Deputy Joe Costello asked me about the EU and the US. There is no differentiation of goals. Rather, the perverse situation is that we both have faith-based policies towards Bosnia. The EU believes its enlargement model will work and the US wants to believe that too and hopes the Europeans are correct. I do not sense an inherent friction. It is perverse that the Americans are more articulate than the EU regarding structures for Bosnia's European vocation. That is bizarre but that is the way it works. I say this as an American — the US is skating on credibility that it does not deserve in Bosnia. Among Bosnian Muslims, in particular, the US has credibility for having finally intervened, albeit three and a half years late.
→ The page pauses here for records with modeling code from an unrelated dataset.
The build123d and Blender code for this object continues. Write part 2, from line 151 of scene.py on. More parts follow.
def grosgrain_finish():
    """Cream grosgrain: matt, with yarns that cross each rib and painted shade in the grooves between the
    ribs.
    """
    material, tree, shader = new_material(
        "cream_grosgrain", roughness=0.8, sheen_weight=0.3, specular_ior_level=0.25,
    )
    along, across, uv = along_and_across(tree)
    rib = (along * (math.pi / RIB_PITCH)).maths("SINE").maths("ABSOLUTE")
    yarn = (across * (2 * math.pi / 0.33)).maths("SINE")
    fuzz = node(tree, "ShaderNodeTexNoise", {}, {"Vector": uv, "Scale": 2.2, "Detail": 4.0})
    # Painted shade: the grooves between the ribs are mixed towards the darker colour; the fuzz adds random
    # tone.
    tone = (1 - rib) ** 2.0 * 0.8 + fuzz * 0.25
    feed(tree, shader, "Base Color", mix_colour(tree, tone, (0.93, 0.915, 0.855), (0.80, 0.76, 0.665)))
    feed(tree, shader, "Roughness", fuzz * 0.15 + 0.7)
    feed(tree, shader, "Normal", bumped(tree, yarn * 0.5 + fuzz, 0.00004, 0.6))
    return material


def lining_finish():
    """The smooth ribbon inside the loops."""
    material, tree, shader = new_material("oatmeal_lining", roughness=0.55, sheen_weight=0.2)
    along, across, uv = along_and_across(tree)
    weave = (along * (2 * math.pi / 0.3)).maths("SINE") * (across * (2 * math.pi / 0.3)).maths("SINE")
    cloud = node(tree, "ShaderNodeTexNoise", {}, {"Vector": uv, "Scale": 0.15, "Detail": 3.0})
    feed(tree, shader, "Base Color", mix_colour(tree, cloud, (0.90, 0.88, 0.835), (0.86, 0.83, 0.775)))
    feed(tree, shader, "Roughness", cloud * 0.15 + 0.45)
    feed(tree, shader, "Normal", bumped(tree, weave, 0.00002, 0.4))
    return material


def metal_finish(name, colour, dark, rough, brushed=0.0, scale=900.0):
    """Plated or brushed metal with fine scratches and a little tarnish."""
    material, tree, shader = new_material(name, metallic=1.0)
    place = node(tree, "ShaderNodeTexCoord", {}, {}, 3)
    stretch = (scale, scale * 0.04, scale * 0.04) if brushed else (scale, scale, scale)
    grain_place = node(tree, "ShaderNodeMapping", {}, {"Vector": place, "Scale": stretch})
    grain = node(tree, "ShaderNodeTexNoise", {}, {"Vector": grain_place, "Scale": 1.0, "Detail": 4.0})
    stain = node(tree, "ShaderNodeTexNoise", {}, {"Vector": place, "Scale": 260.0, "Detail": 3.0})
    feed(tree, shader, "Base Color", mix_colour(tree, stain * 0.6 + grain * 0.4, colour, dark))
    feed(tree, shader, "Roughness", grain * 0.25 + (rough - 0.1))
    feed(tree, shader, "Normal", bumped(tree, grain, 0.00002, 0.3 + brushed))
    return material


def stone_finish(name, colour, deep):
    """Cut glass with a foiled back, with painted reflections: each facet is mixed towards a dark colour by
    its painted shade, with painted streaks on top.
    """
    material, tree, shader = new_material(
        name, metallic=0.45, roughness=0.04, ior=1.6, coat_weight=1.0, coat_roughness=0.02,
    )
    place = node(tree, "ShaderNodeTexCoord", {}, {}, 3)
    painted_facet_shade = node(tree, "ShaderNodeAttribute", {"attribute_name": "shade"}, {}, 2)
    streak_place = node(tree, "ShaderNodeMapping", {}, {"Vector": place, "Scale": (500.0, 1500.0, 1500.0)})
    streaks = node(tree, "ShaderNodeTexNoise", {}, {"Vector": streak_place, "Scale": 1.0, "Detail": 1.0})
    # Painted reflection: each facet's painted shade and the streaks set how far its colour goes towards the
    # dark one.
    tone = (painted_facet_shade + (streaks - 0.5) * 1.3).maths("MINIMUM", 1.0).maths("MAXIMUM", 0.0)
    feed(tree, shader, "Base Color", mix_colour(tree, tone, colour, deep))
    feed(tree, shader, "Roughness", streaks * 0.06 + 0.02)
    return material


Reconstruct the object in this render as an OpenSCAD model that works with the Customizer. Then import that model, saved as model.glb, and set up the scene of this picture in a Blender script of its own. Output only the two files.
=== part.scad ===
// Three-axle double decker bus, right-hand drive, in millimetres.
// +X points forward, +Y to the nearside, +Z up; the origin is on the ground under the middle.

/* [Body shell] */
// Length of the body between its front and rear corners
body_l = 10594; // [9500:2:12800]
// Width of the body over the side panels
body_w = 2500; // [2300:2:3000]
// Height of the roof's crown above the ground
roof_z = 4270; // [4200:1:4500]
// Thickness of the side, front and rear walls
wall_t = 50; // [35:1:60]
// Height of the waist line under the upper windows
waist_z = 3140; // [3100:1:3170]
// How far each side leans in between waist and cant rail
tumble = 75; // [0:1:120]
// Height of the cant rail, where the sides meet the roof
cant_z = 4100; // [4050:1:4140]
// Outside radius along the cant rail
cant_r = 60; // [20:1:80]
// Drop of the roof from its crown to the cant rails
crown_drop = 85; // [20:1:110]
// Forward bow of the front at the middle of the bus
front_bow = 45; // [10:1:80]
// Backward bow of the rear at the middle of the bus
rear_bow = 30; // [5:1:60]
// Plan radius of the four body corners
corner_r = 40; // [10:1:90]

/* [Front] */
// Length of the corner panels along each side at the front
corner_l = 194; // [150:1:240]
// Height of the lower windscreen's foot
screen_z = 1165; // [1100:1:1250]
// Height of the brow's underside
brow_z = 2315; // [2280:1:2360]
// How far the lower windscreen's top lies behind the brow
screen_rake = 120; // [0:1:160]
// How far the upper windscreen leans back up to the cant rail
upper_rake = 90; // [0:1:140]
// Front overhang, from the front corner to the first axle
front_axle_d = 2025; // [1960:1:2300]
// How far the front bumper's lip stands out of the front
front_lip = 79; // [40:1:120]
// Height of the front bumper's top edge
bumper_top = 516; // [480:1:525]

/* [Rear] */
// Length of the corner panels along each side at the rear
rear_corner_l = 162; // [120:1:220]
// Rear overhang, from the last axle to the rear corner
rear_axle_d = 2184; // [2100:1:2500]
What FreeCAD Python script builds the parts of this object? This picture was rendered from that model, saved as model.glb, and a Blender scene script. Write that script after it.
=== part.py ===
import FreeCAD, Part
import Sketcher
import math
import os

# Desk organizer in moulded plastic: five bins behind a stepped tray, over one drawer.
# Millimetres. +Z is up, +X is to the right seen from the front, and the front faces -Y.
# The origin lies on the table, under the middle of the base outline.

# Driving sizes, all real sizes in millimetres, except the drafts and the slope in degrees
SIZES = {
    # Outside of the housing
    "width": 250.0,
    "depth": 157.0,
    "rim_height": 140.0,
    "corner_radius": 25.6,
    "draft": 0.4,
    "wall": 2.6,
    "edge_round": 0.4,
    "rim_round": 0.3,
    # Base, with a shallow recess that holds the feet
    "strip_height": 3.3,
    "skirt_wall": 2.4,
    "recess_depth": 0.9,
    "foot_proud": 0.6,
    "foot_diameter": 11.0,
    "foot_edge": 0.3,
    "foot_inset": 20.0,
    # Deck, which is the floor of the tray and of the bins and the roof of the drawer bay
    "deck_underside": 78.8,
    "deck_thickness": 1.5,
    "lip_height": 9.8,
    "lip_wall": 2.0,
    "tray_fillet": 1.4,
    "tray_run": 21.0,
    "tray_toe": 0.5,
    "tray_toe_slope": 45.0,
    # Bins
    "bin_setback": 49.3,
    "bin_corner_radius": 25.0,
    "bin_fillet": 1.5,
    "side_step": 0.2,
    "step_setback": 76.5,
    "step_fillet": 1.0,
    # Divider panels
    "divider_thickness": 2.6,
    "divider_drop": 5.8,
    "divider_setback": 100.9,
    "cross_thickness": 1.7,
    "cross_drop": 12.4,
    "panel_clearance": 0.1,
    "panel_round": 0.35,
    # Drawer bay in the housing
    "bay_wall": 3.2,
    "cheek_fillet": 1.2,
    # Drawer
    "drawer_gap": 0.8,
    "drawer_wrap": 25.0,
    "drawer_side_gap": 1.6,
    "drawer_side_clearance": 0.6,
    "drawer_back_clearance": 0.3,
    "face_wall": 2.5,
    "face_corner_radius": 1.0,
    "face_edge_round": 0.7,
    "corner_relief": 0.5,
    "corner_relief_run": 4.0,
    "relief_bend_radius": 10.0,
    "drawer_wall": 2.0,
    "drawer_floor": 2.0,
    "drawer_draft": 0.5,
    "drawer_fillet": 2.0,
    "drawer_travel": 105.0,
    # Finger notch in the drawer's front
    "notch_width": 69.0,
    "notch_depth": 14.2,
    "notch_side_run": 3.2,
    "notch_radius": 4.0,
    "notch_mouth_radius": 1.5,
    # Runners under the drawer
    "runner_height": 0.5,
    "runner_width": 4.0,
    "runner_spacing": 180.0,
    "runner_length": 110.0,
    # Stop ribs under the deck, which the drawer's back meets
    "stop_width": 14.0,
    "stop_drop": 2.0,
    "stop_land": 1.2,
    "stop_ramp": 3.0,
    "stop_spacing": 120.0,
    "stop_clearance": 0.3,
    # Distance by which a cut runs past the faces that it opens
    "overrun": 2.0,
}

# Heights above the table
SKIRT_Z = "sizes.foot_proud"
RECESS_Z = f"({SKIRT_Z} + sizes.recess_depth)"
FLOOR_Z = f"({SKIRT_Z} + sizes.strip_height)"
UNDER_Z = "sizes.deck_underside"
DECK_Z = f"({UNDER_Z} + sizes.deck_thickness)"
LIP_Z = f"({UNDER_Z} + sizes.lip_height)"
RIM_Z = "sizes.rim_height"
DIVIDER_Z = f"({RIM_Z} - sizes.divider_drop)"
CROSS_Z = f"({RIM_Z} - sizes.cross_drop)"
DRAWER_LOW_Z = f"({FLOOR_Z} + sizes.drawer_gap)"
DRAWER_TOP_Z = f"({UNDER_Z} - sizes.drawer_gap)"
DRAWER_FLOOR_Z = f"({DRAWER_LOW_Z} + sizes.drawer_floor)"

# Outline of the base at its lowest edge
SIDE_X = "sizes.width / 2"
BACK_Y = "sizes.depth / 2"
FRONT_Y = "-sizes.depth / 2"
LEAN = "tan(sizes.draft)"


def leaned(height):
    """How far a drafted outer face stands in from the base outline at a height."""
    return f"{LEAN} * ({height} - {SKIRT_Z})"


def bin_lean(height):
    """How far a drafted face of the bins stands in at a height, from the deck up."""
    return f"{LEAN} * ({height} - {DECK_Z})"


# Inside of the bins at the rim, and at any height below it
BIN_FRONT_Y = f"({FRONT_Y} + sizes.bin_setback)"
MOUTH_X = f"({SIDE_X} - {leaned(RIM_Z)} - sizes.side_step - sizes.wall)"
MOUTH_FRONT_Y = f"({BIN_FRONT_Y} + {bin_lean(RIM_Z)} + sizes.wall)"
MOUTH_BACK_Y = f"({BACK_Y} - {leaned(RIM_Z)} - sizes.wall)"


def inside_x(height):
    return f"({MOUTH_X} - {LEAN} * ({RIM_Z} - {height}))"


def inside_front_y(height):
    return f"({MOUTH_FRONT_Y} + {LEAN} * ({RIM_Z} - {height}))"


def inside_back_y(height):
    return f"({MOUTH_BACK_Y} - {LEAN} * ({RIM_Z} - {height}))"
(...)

The US gets credit for having done it as opposed to not having done it. The Americans have an unrivalled ability to twist arms and play bad cop to the European good cop. If a strategy is based around that, it can work. There is no strategy, one cannot have a strategy without a clear goal and we have no clear goal. We have a variety of approaches among EU member states. At one end of the spectrum are the British and the Dutch, the most hardline. At the other end are Carl Bildt, Italy, Austria and the idea that the EU recipe will solve the problems through the process and that the process will make them free. There is not a set of competing strategies but competing postures or attitudes. It is not part of a great power game.
The Russians are in a win-win situation whatever way one slices it. The role of Russia in the Balkans is to stick its fingers in the eyes of the Americans and the EU because it can. The Russians are not a major factor if we have a clear policy. That we do not makes it much easier for them to do so.